Where Does Tap Water Come From?

Clean water

Before arriving at your tap, drinking water has to be treated and cleaned all of impurities.Whether for basic groundwater contamination or the introduction of industrial wastewater (70% of which is dumped into nearby bodies of water, polluting them), “dirty water” is abundant across the Earth. Consider that of the total amount of water on Earth , only 3% of it is fresh water; moreover, only 1% of all water is deemed suitable for drinking.

With the percentage of drinkable water being so minuscule, it is of interest as to just how we turn dirty water into clean water. The means through which this is accomplished is through the water treatment process.

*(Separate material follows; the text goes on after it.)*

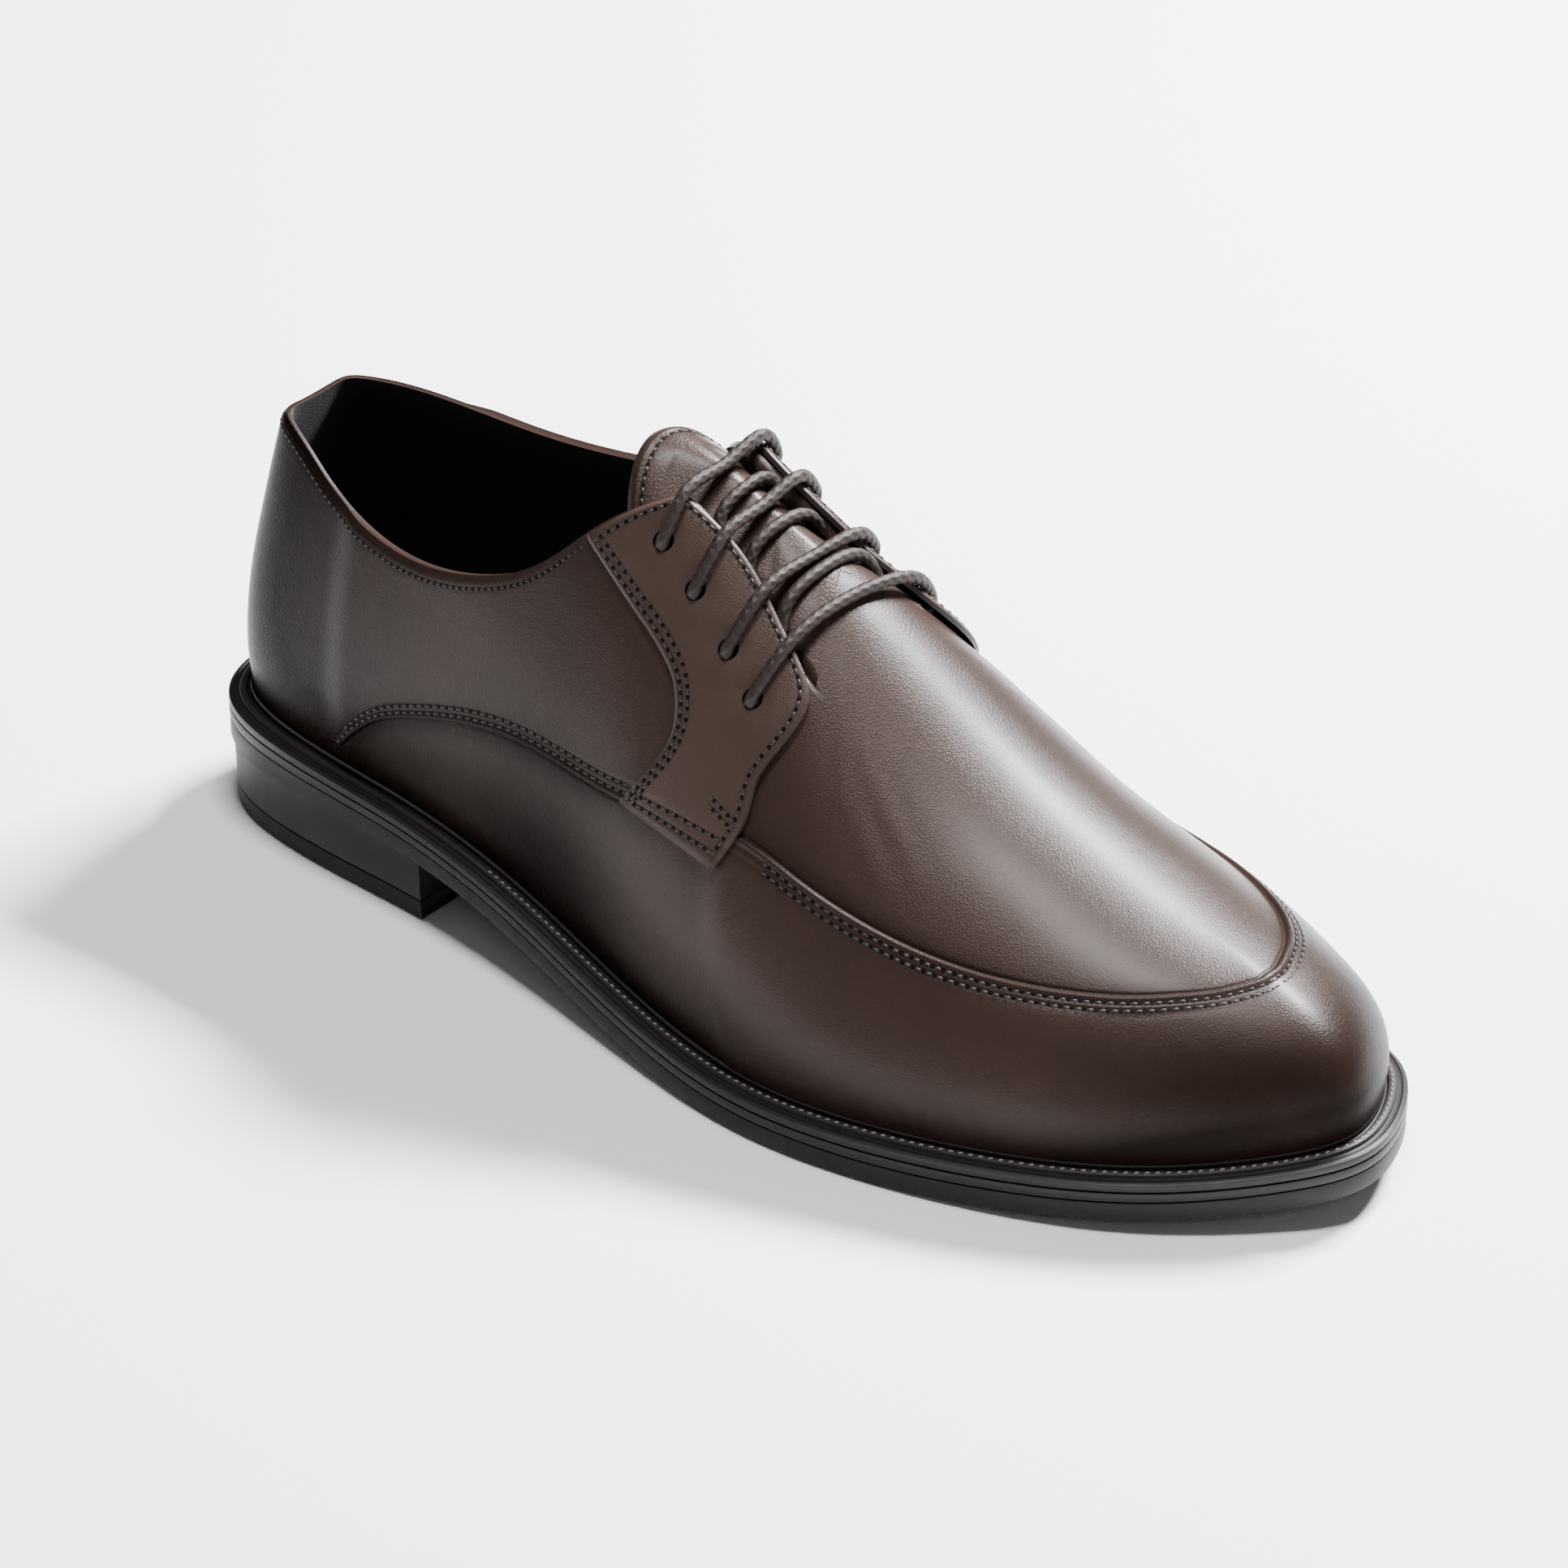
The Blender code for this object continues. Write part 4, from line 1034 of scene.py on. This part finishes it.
def tongue_row(u):
    """A row of points across the tongue, their s and how far they lie past the facings' edges."""
    w = np.linspace(0.0, 0.5, TONGUE_SIDE_POINTS)
    top_s = TONGUE_TOP_EDGE + TONGUE_TOP_BOW * (2.0 * w) ** 0.7
    s = TONGUE_FRONT + (top_s - TONGUE_FRONT) * u
    edge_v = TONGUE_EDGE_LOW + (TONGUE_EDGE_HIGH - TONGUE_EDGE_LOW) * u
    v = np.linspace(edge_v, TONGUE_ARCH_V, TONGUE_SIDE_POINTS)
    left, right = (
        last_offset(ring_place(s, medial), v, np.full(s.shape, TONGUE_SINK)) for medial in (False, True)
    )
    s_top = TONGUE_FRONT + (TONGUE_TOP_EDGE + TONGUE_TOP_BOW - TONGUE_FRONT) * u
    ridge_x = float(SECTION_TOP_X(s_top))
    crest = np.array([ridge_x, float(RIDGE_Y(ridge_x)), float(RIDGE_Z(ridge_x)) + TONGUE_SINK])
    left_way = unit(left[-1] - left[-2])
    right_way = unit(right[-1] - right[-2])
    middle = (left[-1] + right[-1]) / 2.0
    reach = (crest[2] - middle[2]) / (0.375 * (left_way[2] + right_way[2]))
    to_crest = (crest - middle - 0.375 * reach * (left_way + right_way)) / 0.75
    left_hold = left[-1] + reach * left_way + to_crest
    right_hold = right[-1] + reach * right_way + to_crest
    t = np.linspace(0.0, 1.0, TONGUE_ARCH_STEPS + 1)[1:-1, None]
    o = 1.0 - t
    arch = o**3 * left[-1] + 3.0 * o**2 * t * left_hold + 3.0 * o * t**2 * right_hold + t**3 * right[-1]
    closed = float(ease(s_top, TONGUE_CROWN_FROM, TONGUE_CROWN_FULL))
    turn = np.where(t[:, 0] > 0.5, 2.0 - s_top, s_top)
    level = TONGUE_ARCH_V + (1.0 - TONGUE_ARCH_V) * (1.0 - np.abs(2.0 * t[:, 0] - 1.0))
    crown = last_offset(turn, level, np.full(len(turn), TONGUE_SINK))
    arch = (1.0 - closed) * arch + closed * crown
    from_edge = []
    for medial in (False, True):
        per_v = section_length(float(ring_place(s[-1], medial)))
        from_edge.append((v - np.interp(s, EDGE_PLACES, EDGE_LEVELS[medial])) * per_v)
    steps = np.linalg.norm(np.diff(np.concatenate([left[-1:], arch, right[-1:]]), axis=0), axis=1)
    way = np.cumsum(steps)
    on_arch = np.minimum(from_edge[0][-1] + way[:-1], from_edge[1][-1] + way[-1] - way[:-1])
    return (
        np.concatenate([left, arch, right[::-1]]),
        np.concatenate([s, np.full(len(arch), s_top), s[::-1]]),
        np.concatenate([from_edge[0], on_arch, from_edge[1][::-1]]),
    )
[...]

The water treatment process takes place by first having a water source from which water is collected. Over 95% of all fresh water resources come from ground water. Similarly, nearly half of Americans’ drinking water comes from these ground water sources. From there, the water treatment process goes through a number of steps, all towards the means of ending up with fresh drinking water:

Pre-Chlorination and Aeration: The dirty water is chlorinated and rapidly mixed, adjusting the pH and removing any trace amounts of iron and manganese that are still present.

Coagulation/Flocculation: A chemical compound is added to the water mixture, causing other chemicals to bind together to create a large particle called “floc.” The water is separated into separate basins where it’s flow will be slowed. During this time, the floc has time to grow increasingly larger.

Sedimentation: The water is transferred into separate basins once again. Here the water will go through a separation process, such that the solids trapped within the floc will sink to the bottom of the tanks. Only then can they finally be removed from the mixture.

Filtration: The water is now made to pass through washable filters made of gravel, sand, and other grainy compounds. These filters are able to remove any larger particles that might still be present from the sedimentation phase, whether that be microorganisms or particles.

Disinfection: In this phase, the water will be treated with various chemicals (normally a mixture of chlorine and ammonia) that will disinfect the water of any bacteria or pathogens still present in the water.

Finally, once the entire water treatment process has finished, the distribution process takes place: this water is either pumped to the homes within the facility of the water treatment plant, or it is bottled and shipped for consumption en masse. By taking water reserves and putting them through the water treatment process, water is easily turned from dirty to clean.